FUN FACT: I received my positive test result on my husband's birthday. Happy birthday, here's your COVID-19! Probably the worst present I'll ever give him. Probably.

2. The repeat one (negative)

I was able to return to work for my part time job at my primary hospital after 2 weeks and improvement of symptoms without a test. But the other hospital system I worked for required TWO repeat tests that showed that I was negative before I could return. Again, that was early on and I think the guidance has changed to say you shouldn't re-test if you've been positive in the last 90 days. Anyway, I pulled up to the drive-thru testing center to have this one done. They did this test differently, swabbed my throat instead of my mouth because they said it would be more comfortable? I don't know. It was not consistent with my first test where they tickled my brains.

3. The other repeat one (negative)

Pretty uneventful, same drive-thru as the last test, came back negative and I was able to start working for that hospital again.
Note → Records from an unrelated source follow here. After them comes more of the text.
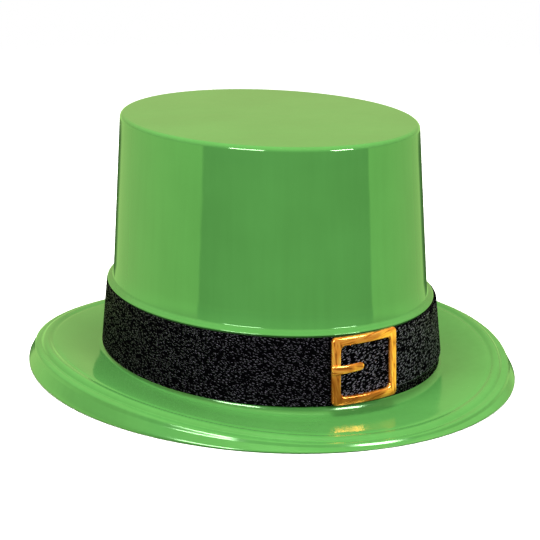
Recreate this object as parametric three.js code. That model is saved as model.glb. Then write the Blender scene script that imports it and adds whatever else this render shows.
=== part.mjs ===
// Leprechaun top hat: one thin plastic moulding for crown and brim, a black faux-leather band with
// its lapped end, and a gold buckle with its tongue on the front of the band.
// Millimetres, +Z up. The rim stands on z = 0, the buckle faces -Y, and the long axis of the head
// oval is Y. Every level of the hat is one oval: the head oval grown or shrunk by "out".
import * as THREE from "three";

// Driving dimensions of the plastic shell
const headHalfWidth = 82.9; // outside of the shell at the foot of the band, towards the ears
const headHalfLength = 104.0; // the same level, towards brow and nape
const hatHeight = 130.0; // table to the flat top of the crown
const plasticWall = 1.2; // thickness of the moulded sheet
const crownTaper = 11.2; // how far the crown's top edge is drawn in from the head oval
const topEdgeRadius = 2.4; // rounding between the crown's wall and its flat top
const shoulderDrop = 5.7; // how far the foot of the crown's wall is drawn in from the head oval
const shoulderRise = 3.0; // height of the bead above the band and of the hollow over it
const beadWidth = 0.9; // how far the bead stands out from the band's seat
const bandTop = 41.2; // upper edge of the band
const bandFoot = 8.2; // lower edge of the band
const seatTaper = 3.3; // how far the band's seat draws in from its foot to its upper edge
const filletRadius = 3.4; // inside rounding between the crown and the brim

// Driving dimensions of the brim
const brimWidth = 40.3; // head oval to the outermost rim
const rootHeight = 5.3; // mean height of the brim where it leaves the fillet
const rootLift = 1.6; // how much higher than that it is at the sides, and lower at front and back
const rollHeight = 8.3; // mean height of the crest of the rolled edge
const rollLift = 4.7; // how much higher the crest is at the sides, and lower at front and back
const skirtWidth = 6.7; // from the crease outside the roll to the rim
const lipHeight = 1.2; // upright edge at the very rim
const lipWidth = 1.7; // flat ring under the rim that stands on the table

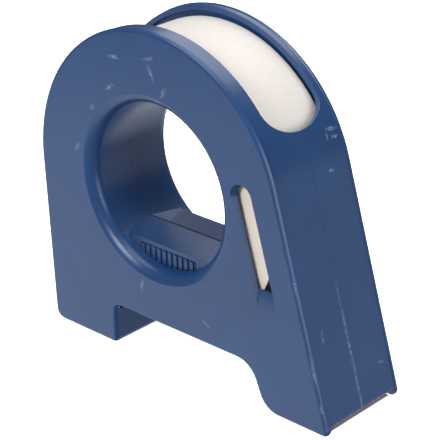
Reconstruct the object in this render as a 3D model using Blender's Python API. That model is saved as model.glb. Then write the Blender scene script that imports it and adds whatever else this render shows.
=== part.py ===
"""Hand-held masking tape dispenser.

Two half shells meet at the middle plane, round a grip tube that carries the tape roll. The tape runs
down inside the sloped front, round a pressure roller and out below a serrated blade. A ribbed button in
the grip hole spreads two jaws and lets the near shell come off.

Frame: metres, Z up, ground at zero, near side towards -Y, front leg towards +X, origin at the middle of
the footprint.
"""
import math

import bmesh
import bpy
from mathutils import Matrix, Vector

MM = 0.001

# Room left between pieces
GAP = 0.3 * MM
RUNNING_GAP = 0.2 * MM
OVERRUN = 1.0 * MM
LAP = 0.15 * MM

# Housing outline, seen from the side, with places counted from the hub axis and the ground
ARCH_RADIUS = 64.0 * MM
TOE_REACH = 87.55 * MM
FOOT_LENGTH = 39.1 * MM
NOTCH_HEIGHT = 18.0 * MM
LEG_LENGTH = 31.65 * MM
RISER_LEAN = 7.1 * MM
BACK_LEAN = math.radians(1.8)
HEEL_ROUND = 4.4 * MM
FOOT_ROUND = 2.2 * MM
NOTCH_ROUND = 3.0 * MM
RISER_ROUND = 10.0 * MM
TOE_ROUND = 2.0 * MM

# Housing, across
HALF_WIDTH = 22.0 * MM
WALL = 2.4 * MM
EDGE_ROUND = 1.6 * MM
BEAD_OFFSET = 0.4 * MM
BEAD_SLOPE = 0.2 * MM
BEAD_STEP = 0.35 * MM

# Grip tube
HOLE_RADIUS = 34.5 * MM
FLARE_ROUND = 5.6 * MM
TUBE_WALL = 1.7 * MM
TUBE_ROOT_ROUND = 2.3 * MM

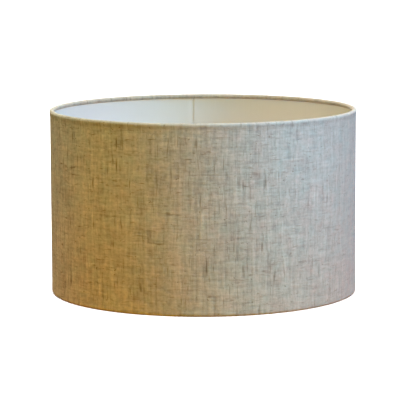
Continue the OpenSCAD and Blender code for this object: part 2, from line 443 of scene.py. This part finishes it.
def roll_wave(s, v, inward):
    """Unevenness of the rolled edges, always outwards from the wire, with puckers on the inside."""
    slow = noise.noise(Vector((s / (22 * MM), v / (9 * MM), 3.1)))
    pucker = noise.noise(Vector((s / (4.5 * MM), v / (6 * MM), 8.7)))
    return 0.09 * MM * (1 + slow) + 0.13 * MM * inward * max(0.0, pucker)


def roll_share(z):
    """How much of the rolls' unevenness reaches the panel at height z."""
    fade = 4 * MM
    return max(1 - smooth(z, BOTTOM_Z, BOTTOM_Z + fade), smooth(z, TOP_Z - fade, TOP_Z))


def even_steps(start, end, step):
    """Places from start up to, but without, end."""
    n = max(1, round((end - start) / step))
    return [start + (end - start) * k / n for k in range(n)]


class Column:
    """One line across the cloth: place round the drum, push outwards, length along the cloth.

    side is -1 or 1 on the two sides of an arm's slit."""

    def __init__(self, s, push, length, kind, side=0):
        self.s, self.push, self.length, self.kind, self.side = s, push, length, kind, side


def linen_columns():
    """Columns from the inner end of the sheet, once round, over the overlap and back as the hem."""
    columns = []

    def flat(s, kind, side=0):
        """A column that lies on the lining."""
        columns.append(Column(s, 0.0, s, kind, side))

    # On the rolls, where there is no overlap, the sheet's two ends meet here
    start = LAP_W - 0.6 * LINEN_T
    for s in even_steps(INNER_END, start, UNDER_STEP):
        flat(s, "inner")
    cuts = sorted((SEAM_START - arm_angle(a)) % (2 * math.pi) * LINEN_MID_R for a in ARMS)
    near = [0.5 * MM, 1.0 * MM, 1.5 * MM, 2.0 * MM, 2.6 * MM, 3.4 * MM, 4.6 * MM]
    for cut in cuts:
        for s in even_steps(start, cut - near[-1], PANEL_STEP):
            flat(s, "main")
        for d in reversed(near):
            flat(cut - d, "main", -1)
        flat(cut, "cut", -1)
        flat(cut, "cut_twin", 1)
        for d in near[:-1]:
            flat(cut + d, "main", 1)
        start = cut + near[-1]
    for s in even_steps(start, ROUND - RAMP_W, PANEL_STEP):
        flat(s, "main")
    fold_s = ROUND + LAP_W - LINEN_T / 2 - FOLD_R
    for s in even_steps(ROUND - RAMP_W, fold_s, OVER_STEP):
        columns.append(Column(s, lap_offset(s), s, "outer"))
    # Half a turn round the lining's end, and back under it
    fold_steps, hem_steps = 10, 8
    top = lap_offset(fold_s)
    for k in range(fold_steps + 1):
        a = math.pi * k / fold_steps
        columns.append(Column(fold_s + FOLD_R * math.sin(a), top - FOLD_R * (1 - math.cos(a)),
                              fold_s + FOLD_R * a, "outer" if k <= fold_steps // 2 else "hem"))
    for k in range(1, hem_steps + 1):
        back = (HEM_W - FOLD_R) * k / hem_steps
        length = fold_s + FOLD_R * math.pi + back
        columns.append(Column(fold_s - back, top - 2 * FOLD_R, length, "hem"))
    return columns, cuts


def lap_share(z):
    """How much of the overlap's offset is left at height z: none at the rolled edges."""
    return smooth(z, LAP_LANDING, LAP_TRIM) * (1 - smooth(z, DRUM_H - LAP_TRIM, DRUM_H - LAP_LANDING))


def slit_half_width(z, inward):
    """Half the width of the cut that lets an arm through the turned-in edge.

    On the roll's inner side it's a round hole with the arm's own shape."""
    play, inner_side = 0.12 * MM, 0.2
    if inward > inner_side:
        return math.sqrt(max(play ** 2, (ARM_R + play) ** 2 - (z - BOTTOM_Z) ** 2))
    return play


def inside_trim(low, high, slack):
    """True if a cell between two heights is clear of both edges by the overlap's trim."""
    return low > LAP_TRIM - slack and high < DRUM_H - LAP_TRIM + slack


def add_cells(bm, uv_layer, grid, lengths, widths, is_cloth):
    """Faces between the grid's points, with their places on the flat cloth as UVs."""
    for i in range(len(lengths) - 1):
        for j in range(len(widths) - 1):
            if not is_cloth(i, j):
                continue
            corners = ((i, j), (i, j + 1), (i + 1, j + 1), (i + 1, j))
            face = bm.faces.new([grid[a][b] for a, b in corners])
            for loop, (a, b) in zip(face.loops, corners):
                loop[uv_layer].uv = (lengths[a], widths[b])
    bmesh.ops.delete(bm, geom=[v for v in bm.verts if not v.link_faces], context="VERTS")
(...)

4. The one due to exposure (negative)

This one was very unexpected, and very sad. We had a patient on optiflow in one of our step-down units for at least a month. If you're not familiar with optiflow, it is a way to deliver oxygen to a patient and it makes COVID-19 an airborne transmission process, meaning you should have an N-95 mask on at all times in addition to the contact and droplet PPE. This patient tested negative when she was admitted to the hospital but just kept getting weaker and weaker to the point that I wasn't even comfortable doing bed-level exercise with her due to low oxygen saturation. They were attempting to discharge her to a skilled nursing facility and that facility required a repeat COVID-19 test to prove that she's negative. Turns out she somehow contracted COVID-19 while in the hospital. She'd had a few visitors in the time she was a patient and we all wondered if someone brought it in that way. We'll never know. So anyone that had worked with that patient had to go get tested. As far as I know no one came back positive so that was a relief. Unfortunately this patient did not survive for much longer due to her significant oxygen requirements and I was upset to hear of her passing. I have since worked with her brother at this same hospital and he speaks very fondly of her and misses her so much.

5. The asymptomatic possible exposure (negative)

My parents had just finished a week-long vacation to the outer banks and saw my sister while they were in that area. I had a day off of work where I decided to go to the state fair with them on their way home. Spent the whole day with them and had a great time eating deep fried butter, grilled cheese sandwiches, and chocolate milkshakes! So when my dad called me 2 days later to tell me he had a fever, I wasn't taking any chances. Called around to 3 or 4 different locations on this Friday night and finally found someone that could test me right away. I never had any symptoms and my dad felt better the next day. Luckily my test was negative.

6. The cold (negative)

Last but not least, I developed a cold while at work and reported it to the hospital. They asked me to leave work right away and go to our testing center. I had been at home for Labor Day Weekend with my family, including my 92 and 93 year old grandparents, so this really scared me. Again, not taking any chances. I finished my notes as fast as possible and headed to the testing center. They stuck this one way up the nostril and tickled my brains again. This hospital testing center has been the only one to do the test this way consistently. I went home to my husband where I wore a mask all night and we slept in separate bedrooms. He had to stay home with our dog for Labor Day weekend so he didn't have the potential exposures I had, and if I had the virus I wasn't about to give it to him. We were both thrilled to hear the negative result less than 24 hours later!


How many times have you been tested? Any horror stories out there? Let's hear about it!